On Thu, Aug 16, 2007 at 01:24:42AM +0530, Satyam Sharma wrote:
> [ The Cc: list scares me. Should probably trim it. ]

Trim away!  ;-)

> On Wed, 15 Aug 2007, Paul E. McKenney wrote:
> 
> > On Wed, Aug 15, 2007 at 08:31:25PM +0200, Segher Boessenkool wrote:
> > > >>How does the compiler know that msleep() has got barrier()s?
> > > >
> > > >Because msleep_interruptible() is in a separate compilation unit,
> > > >the compiler has to assume that it might modify any arbitrary global.
> > > 
> > > No; compilation units have nothing to do with it, GCC can optimise
> > > across compilation unit boundaries just fine, if you tell it to
> > > compile more than one compilation unit at once.
> > 
> > Last I checked, the Linux kernel build system did compile each .c file
> > as a separate compilation unit.
> > 
> > > What you probably mean is that the compiler has to assume any code
> > > it cannot currently see can do anything (insofar as allowed by the
> > > relevant standards etc.)
> 
> I think this was just terminology confusion here again.
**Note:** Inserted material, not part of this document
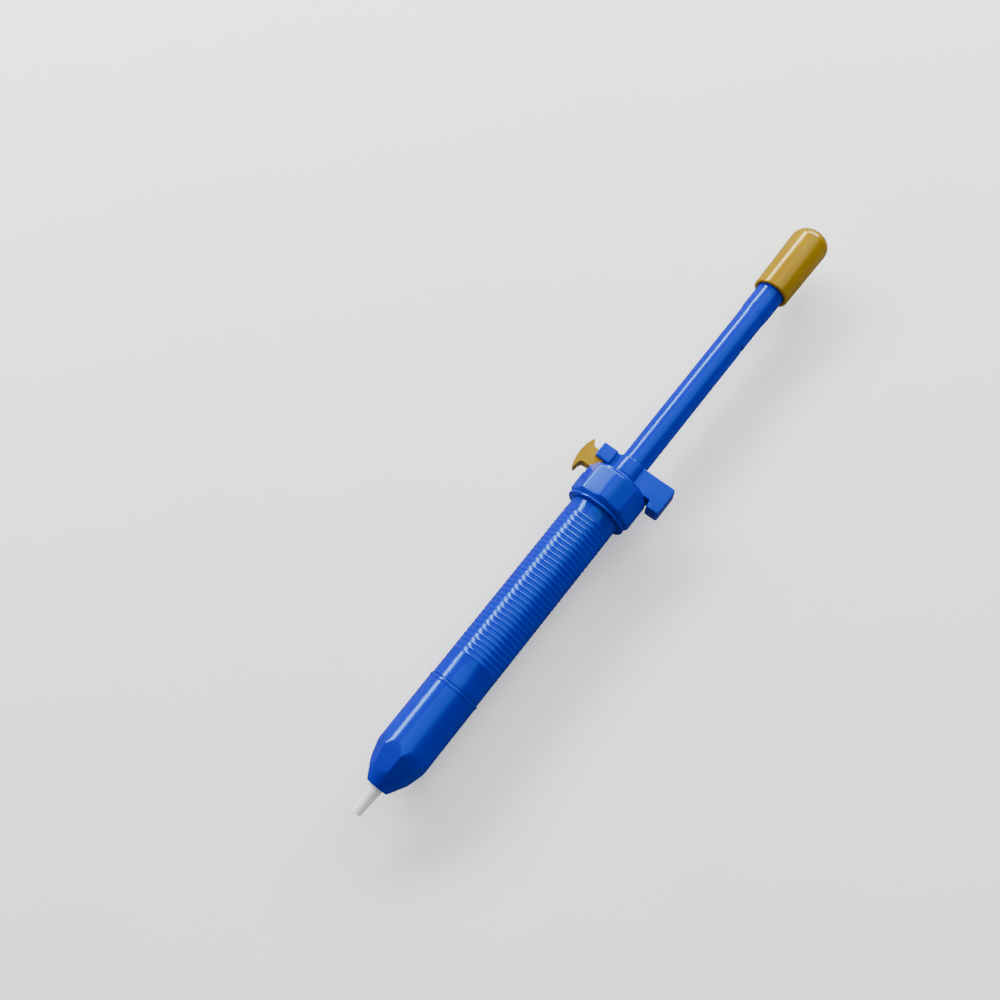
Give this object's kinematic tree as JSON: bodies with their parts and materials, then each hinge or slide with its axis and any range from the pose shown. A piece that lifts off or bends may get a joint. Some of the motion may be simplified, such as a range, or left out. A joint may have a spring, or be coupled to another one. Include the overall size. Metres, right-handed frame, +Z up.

Isn't "any code
> that it cannot currently see" the same as "another compilation unit",
> and wouldn't the "compilation unit" itself expand if we ask gcc to
> compile more than one unit at once? Or is there some more specific
> "definition" for "compilation unit" (in gcc lingo, possibly?)

This is indeed my understanding -- "compilation unit" is whatever the
compiler looks at in one go.  I have heard the word "module" used for
the minimal compilation unit covering a single .c file and everything
that it #includes, but there might be a better name for this.